I developed several iterations of image and pattern to design a sari that transformed one set of images into a digitally manipulated set of patterns that aligned with certain traditional parameters while transforming others. Using images of patterns from the inherited saris, I glitched, refracted, and splintered them into a new set of patterns that expressed my own personal identity and style. The Glitch emerged as an important visual analogy for my personal diasporic experience of being split between multiple identities, as well as the diasporic habit of engaging with ancestral heritage through digital means.

One thread that informed my original project is the fact that a sari is an inherent aspect of a Bengali woman’s identity—yet, through my diasporic upbringing, it is something I have never learned to wear myself. It is a metaphor for a heritage I have inherited, yet do not have the embodied knowledge to understand.
My interest, however, is not only about understanding the past: it is about making it mine. The process recontextualizes and translates the stories and lessons of my grandmother and mother through my own voice. The result is a new visual language that I am discovering as I create it.

The sense of longing for belonging, and personal engagement with heritage and identity is one that is challenging to develop visually. Capturing the complexity of emotions, memory, futurity, and generational connection is a process that I am seeking to capture in various ways. In the second part of the project, I use sequence, audio, and moving image.

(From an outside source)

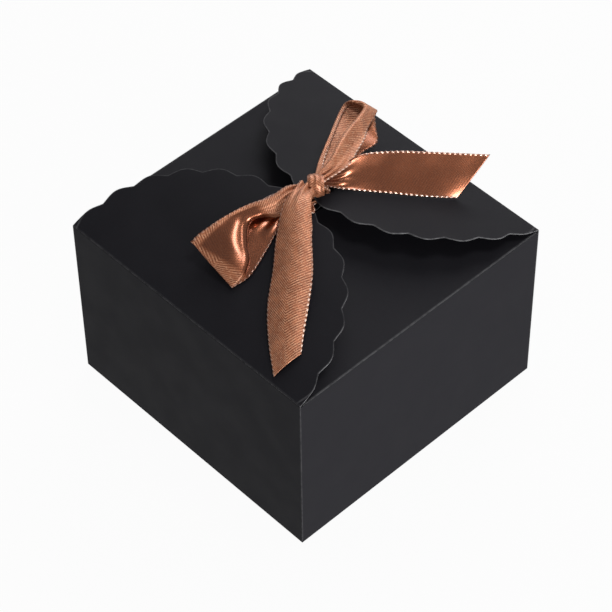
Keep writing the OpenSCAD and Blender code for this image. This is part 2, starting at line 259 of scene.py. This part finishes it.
satin = {"lit": (0.49, 0.170, 0.078), "deep": (0.31, 0.094, 0.040), "grooveShade": (0.10, 0.028, 0.012),
         "ridgeHighlight": (0.86, 0.50, 0.31), "bead": (0.95, 0.70, 0.58), "glossy": (0.36, 0.106, 0.040),
         "glossyDeep": (0.26, 0.069, 0.024), "twill": 1.0, "thread": 0.42, "border": (10.1, 10.6),
         "fibres": ((300.0, 60.0, 1.0), 2.2, 2, 0.6), "streaks": ((420.0, 26.0, 1.0), 1.6, 3, 0.6),
         "floats": ((190.0, 110.0, 1.0), 0.95, 3, 0.7), "grooveShadeMix": 0.95, "ridgeHighlightMix": 0.62, "threadMix": 0.25,
         "floatGlints": 0.60, "floatShade": 0.55, "roughness": (0.38, 0.50), "metallic": 0.30,
         "specular": 0.36, "coatRoughness": 0.21, "sheen": (0.02, 0.4), "bump": 0.1 * mm}


def makeSatin():  # one side is matt twill, the other smooth and glossy
    f = Finish("copperSatin", Specular_IOR_Level=satin["specular"], Coat_Roughness=satin["coatRoughness"],
               Sheen_Weight=satin["sheen"][0], Sheen_Roughness=satin["sheen"][1])
    # ribbonRun is millimetres across and along, divided by 100; the second map holds the glossy share, used on
    # the right tail as painted shade, and the strength of the painted highlight on the beads
    run = f.add("ShaderNodeUVMap", {"uv_map": "ribbonRun"})
    glossAndShadeShare, beadHighlightShare, _ = f.split(f.add("ShaderNodeUVMap", {"uv_map": "ribbonGlossAndShade"}))
    u, v, _ = f.split(f.stretch(run, (100.0, 100.0, 0.0)))
    wander = f.noise(run, 9, 2)
    side = abs(u - ribbon["width"] / 2)
    twill = (v * 0.80 + side * 0.60 + wander * 0.8).wave(satin["twill"])  # it runs to a point along the middle
    thread = (v * 0.62 - u * 0.75 + wander).wave(satin["thread"])
    fibre = f.strands(run, *satin["fibres"])
    streak = f.strands(run, *satin["streaks"])
    floats = f.strands(run, *satin["floats"])  # painted glints and painted shade on short lengths of thread
    cloud = f.noise(run, 16, 2)
    twillShadingStrength = f.noise(run, 40, 2).ramp(0.35, 0.65, 0.35, 1.0)  # the painted twill shade and highlight show more in some places
    edge = side.ramp(*satin["border"])
    bead = v.wave(ribbon["beadPitch"]).ramp(0.35, 0.8)
    matt = 1 - glossAndShadeShare * 0.8
    show = twillShadingStrength * (1 - glossAndShadeShare * 0.6)
    colour = f.mix(cloud.ramp(0.35, 0.65), satin["lit"], satin["deep"])
    # the glossy face's darker colour; on the right tail it is painted shade
    colour = f.mix(glossAndShadeShare, colour, f.mix(streak.ramp(0.3, 0.7), satin["glossy"], satin["glossyDeep"]))
    # painted shade in the twill's grooves and painted highlight on its ridges
    colour = f.mix((1 - twill) ** 2 * satin["grooveShadeMix"] * show, colour, satin["grooveShade"])
    colour = f.mix(twill ** 3 * satin["ridgeHighlightMix"] * show * matt, colour, satin["ridgeHighlight"])
    colour = f.mix(thread * satin["threadMix"] * show * (1 - glossAndShadeShare), colour, satin["deep"])
    # painted highlight on the border's beads, and painted shade on the border between them
    colour = f.mix(edge * bead * beadHighlightShare, f.mix(edge * 0.55, colour, satin["grooveShade"]), satin["bead"])
    # painted glints, then painted shade, from the short lengths of thread
    colour = f.mix(floats.ramp(0.55, 0.68) * satin["floatGlints"] * matt, colour, satin["ridgeHighlight"])
    colour = f.mix(floats.ramp(0.33, 0.46, 1.0, 0.0) * satin["floatShade"] * matt, colour, satin["grooveShade"])
    weave = (twill * show * 0.9 + thread * show * 0.2 + fibre * 0.2) * (1 - glossAndShadeShare * 0.7)
    height = weave + streak * glossAndShadeShare * 0.1 + edge * bead
    return f.set(Base_Color=colour, Coat_Weight=glossAndShadeShare, Normal=f.bump(height, satin["bump"], 0.8),
                 Roughness=fibre.ramp(0.2, 0.8, *satin["roughness"]) - glossAndShadeShare * 0.16,
                 Metallic=glossAndShadeShare * 0.65 + satin["metallic"] - edge * 0.2)


satinFinish = makeSatin()
print("satin finish made")


def archOver(slopes):  # how far a bent flap reaches in plan, and its height at a distance from its crease
    a, b, radius = arch(*slopes)
    reach = radius * (math.sin(a) - math.sin(b))

    def height(y):
        return radius * (math.cos(math.asin(math.sin(a) - max(0.0, min(y, reach)) / radius)) - math.cos(a))
    return reach, height


frontReach, frontHeight = archOver(lid["front"])
backReach, backHeight = archOver(lid["back"])
frontTip, backTip = -lid["half"] + frontReach, lid["half"] - backReach


def lidTop(y):  # the closed lid's height, which the ribbons' points are measured from
    if y <= frontTip:
        return lid["crease"] + frontHeight(y + lid["half"])
    if y >= backTip:
        return lid["crease"] + backHeight(lid["half"] - y)
    share = (y - frontTip) / (backTip - frontTip)
    return lid["crease"] + frontHeight(frontReach) * (1 - share) + backHeight(backReach) * share


def smooth(points):  # rows on a curve through all the points
    points, steps = np.array(points, float), ribbon["curveSteps"]
    full = np.vstack([2 * points[0] - points[1], points, 2 * points[-1] - points[-2]])
    rows = []
    for i in range(len(points) - 1):
        a, b, c, d = full[i:i + 4]
        for k in range(steps):
            t = k / steps
            rows.append((2 * b + (c - a) * t + (2 * a - 5 * b + 4 * c - d) * t * t
                         + (3 * b - a - 3 * c + d) * t ** 3) / 2)
    rows.append(points[-1])
    return np.array(rows)


def lengthsAlong(points):
    return np.concatenate([[0], np.cumsum(np.linalg.norm(np.diff(points, axis=0), axis=1))])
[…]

Through a hybrid documentary film, I explore a method of expressing the narrative of this experience in a sensory, dreamy way. Abstraction and visual collage creates an emotional landscape that evokes the feeling of being awash in overlapping memories and feelings; it is ephemeral, unpolished and textured, a watery and glitchy exploration of the thin veils between life and death, between here and there, between America and Bangladesh, between myself and my heritage. I use performance, learning to wear the sari I designed with my mother instructing me over FaceTime, laid over fractured, data-moshed, glitched abstract visuals. The project takes the name of a poem by Rabindranath Tagore, one which captures the essence of my grandmother and the complex mix of hope and grief over her passing.